Sono passati oltre
quarata giorni dalla fine del Salone Nautico di Genova, mentre mi appresto a scrivere questo editoriale, e la situazione sul futuro della manifestazione più importante per la nautica italiana
è caduta in mano alla politica. Una situazione che già in altri casi, vedi la famigerata tassa di soggiorno che ha vuotato i porti italiani, non giova mai al nostro comparto. Questa volta la lotta è a livello di Comune, quello di Genova, e non di Governo, ma il problema resta identico. Tra
due litiganti, forse anche tre se si considera Ucina, la nautica resta al palo. Ritengo che la
cantieristica italiana meriti un Salone nel nostro Paese
di alto livello e che sappia attrarre gli armatori stranieri per vedere e possibilmente acquistare i nostri prodotti. Un Salone dove mostrare le nostre eccellenze in un contesto adeguato. Purtroppo senza che gli organizzatori si accorgessero di come stava cambiando il mercato nautico, il Salone di Genova ha perso importanza. La colpa risiede certamente nel
crollo del mercato interno ma anche nell’assenza di visitatori stranieri che sono migrati verso manifestazioni più concrete e facili da visitare.

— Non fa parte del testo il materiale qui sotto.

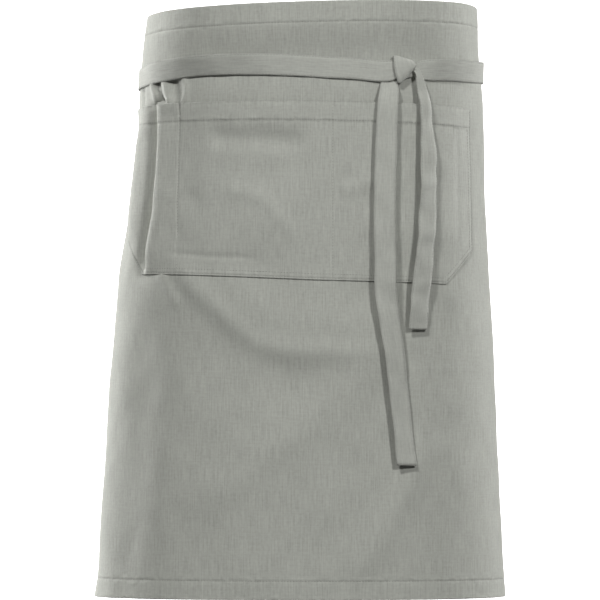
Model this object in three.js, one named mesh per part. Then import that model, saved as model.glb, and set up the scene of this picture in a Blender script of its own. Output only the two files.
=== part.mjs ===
// A waist apron as it is worn: one cloth wrapped round the hips and open at the back, a front
// pocket sewn into three compartments, and two ties that cross behind and are knotted in front.
// Millimetres. +Z is up, the front faces -Y and +X is to the right as seen from the front.
// The origin is the middle of the waist, at the height of the tied band.
// A place on the cloth is given as along (round the body from the front centre line, + to the
// right), down (from the top edge) and out (away from the body, from the cloth's outer face).
import * as THREE from 'three';

// Cloth, hemmed
const clothLength = 600;
const clothWidth = 900;
const clothTuck = 35;            // width taken up by the tuck at the left of the waist
const clothShift = -7;           // middle of the wrapped cloth from the front centre line
const clothWall = 1.2;
const hemWall = 2.4;             // where the cloth is turned in
const topHem = 22;
const bottomHem = 20;
const sideHem = 15;
const hemStep = 2;               // run over which the wall thickens to the turned hem

// Body that the cloth goes round
const waistHalfWidth = 176;
const waistHalfDepth = 125;
const girthPower = 2.3;          // 2 is an ellipse, more is squarer
const tieDown = 67;              // top edge to the middle of the tied band

// Pocket
const pocketBelowTie = 22;       // tied band to the pocket's top edge
const pocketHeight = 180;
const pocketRight = 182;         // its right edge from the front centre line
const compartmentWidth = 160;
const compartmentCount = 3;
const pocketTuck = 45;           // width of the left compartment taken up by the tuck
const pocketChamfer = 40;        // cut lower corners
const pocketWall = 1.2;
const pocketHem = 20;
const pocketHemWall = 2.2;
const pocketRoom = 6.6;          // how far each compartment stands open
const pocketFootRun = 36;        // height over which a compartment opens from its bottom seam
const pocketFullness = 0.6;       // 1 is a plain arch between the seams, less is fuller beside them
const seamGap = 0.4;

// Ties
const tieWidth = 22;
const tieWall = 1.6;
const tieGap = 0.6;
const tieSeam = 24;              // length of each tie sewn on the cloth
const knotAlong = 95;
const knotSag = 3;               // the knot hangs this much below the tied band
const layerGap = 0.7;            // between tie layers in the knot and where the ties cross behind
const tailLift = 0.265;          // middle of a tail out from the pocket, as a share of tieWidth
const shortTail = 257;           // knot to the end of the left tie
const longTail = 395;            // knot to the end of the right tie

// Sizes of the folds
const foldRise = 6;
const foldSpread = 10;
const foldFade = 0.2;            // share of a fold's length over which it fades at each end

const layerPitch = tieWall + layerGap;
const knotDown = tieDown + knotSag;
const tailOut = seamGap + pocketRoom + pocketHemWall + tailLift * tieWidth;
const pocketDown = tieDown + tieWidth / 2 + pocketBelowTie;
const pocketBottom = pocketDown + pocketHeight;
const clothLeft = clothShift - (clothWidth - clothTuck) / 2;
const clothRight = clothShift + (clothWidth - clothTuck) / 2;
const pocketLeft = pocketRight - compartmentCount * compartmentWidth + pocketTuck;
const pocketSeams = [pocketLeft];
for (let i = compartmentCount - 1; i >= 0; i -= 1) {
  pocketSeams.push(pocketRight - i * compartmentWidth);
}

// Girth of the cloth's outer face. down is a share of clothLength, left and right are shares
// of waistHalfWidth, front and back are shares of waistHalfDepth.
const girths = [
  { down: 0.00, left: 0.944, right: 0.960, front: 0.975, back: 0.970 },
  { down: 0.06, left: 0.966, right: 0.972, front: 0.985, back: 0.985 },
  { down: 0.11, left: 0.985, right: 0.986, front: 0.990, back: 0.990 },
  { down: 0.15, left: 1.000, right: 1.000, front: 1.000, back: 1.015 },
  { down: 0.20, left: 1.006, right: 1.002, front: 1.000, back: 1.060 },
  { down: 0.30, left: 1.041, right: 1.014, front: 1.000, back: 1.120 },
  { down: 0.40, left: 1.085, right: 1.031, front: 1.000, back: 1.180 },
  { down: 0.48, left: 1.128, right: 1.046, front: 1.000, back: 1.210 },
  { down: 0.60, left: 1.163, right: 1.067, front: 1.000, back: 1.220 },
  { down: 0.80, left: 1.209, right: 1.101, front: 1.010, back: 1.225 },
  { down: 1.00, left: 1.255, right: 1.132, front: 1.020, back: 1.240 },
];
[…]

Le colpe non sono tutte della Fiera di Genova, molto dipende anche da una città che non ha mai avuto - contrariamente alle sue origini - una visione internazionale mentre denuncia carenza di servizi e prezzi che nei dieci giorni del nautico centuplicano. Fiera di Genova ha portato avanti il progetto di un “boat show” che invece non serve più ai
cantieri che vogliono una manifestazione commerciale con costi più contenuti perché sono finiti i periodi delle “vacche grasse”. E per finire non è pensabile vendere degli oggetti da migliaia e migliaia di euro in
strutture fatiscenti ed obsolete prive di servizi come quelle della Fiera. La soluzione per salvare un Salone in Italia di livello internazionale è offrire
cambiamenti drastici che certamente la attuale location non può offrire. Quindi bisogna cambiare sede, ma restare a Genova.
Le altre proposte sono decisamente poco credibili e la conferma è che negli anni non sono mai riuscite a crescere dal livello locale. Il
Presidente di Fiera, Sara Armella e il
Sindaco di Genova, Marco Doria - se non vogliono essere ricordati come le persone che hanno “perso” il Salone - devono venire ai patti e pensare a soluzioni alternative. Magari temporanee, ma decisamente fuori dalla struttura attuale. Restare li sarebbe, anche con un maquiage che risulterebbe comunque costoso, la strada verso la morte del Salone a Genova. Perché, sicuramente in ritardo, i genovesi si sono acccorti dell’
importanza del Salone Nautico e soprattutto della necessità del suo livello internazionale. Perché la nautica italiana, che continua ad essere apprezzata a livello mondiale, dava visibilità e prestigio alla città di Genova come nessuna altra manifestazione con cadenza annuale e soprattutto gratuitamente per la città, anzi guadagnandoci tutti, dai ristoratori al Comune stesso. Ora la “palla” è in mano a loro due:
Armella e Doria devono affrontare la partita consci che forse è il caso di mettere in secondo piano la sfida politica tra i relativi schieramenti politici e pensare al bene della Città e della nautica italiana. Anche perché c’è chi si è offerto di occuparsi della zona della Fiera riqualificandola con uno stadio o delle aree abitative - leggi il petroliere Garrone - mantenendo il padiglione B di Jean Nouvel, costato 40 milioni di euro e attualmente privo di manutenzione, per eventi sempre gestiti da Fiera di Genova, che nel contempo potrebbe anche sviluppare il porto.
Le soluzioni ci sarebbero, la volontà politica ad oggi no. Speriamo a breve perché se entro la fine dell’anno la situazione non si risolve non ci resterà che andare al Salone di Cannes nel 2013.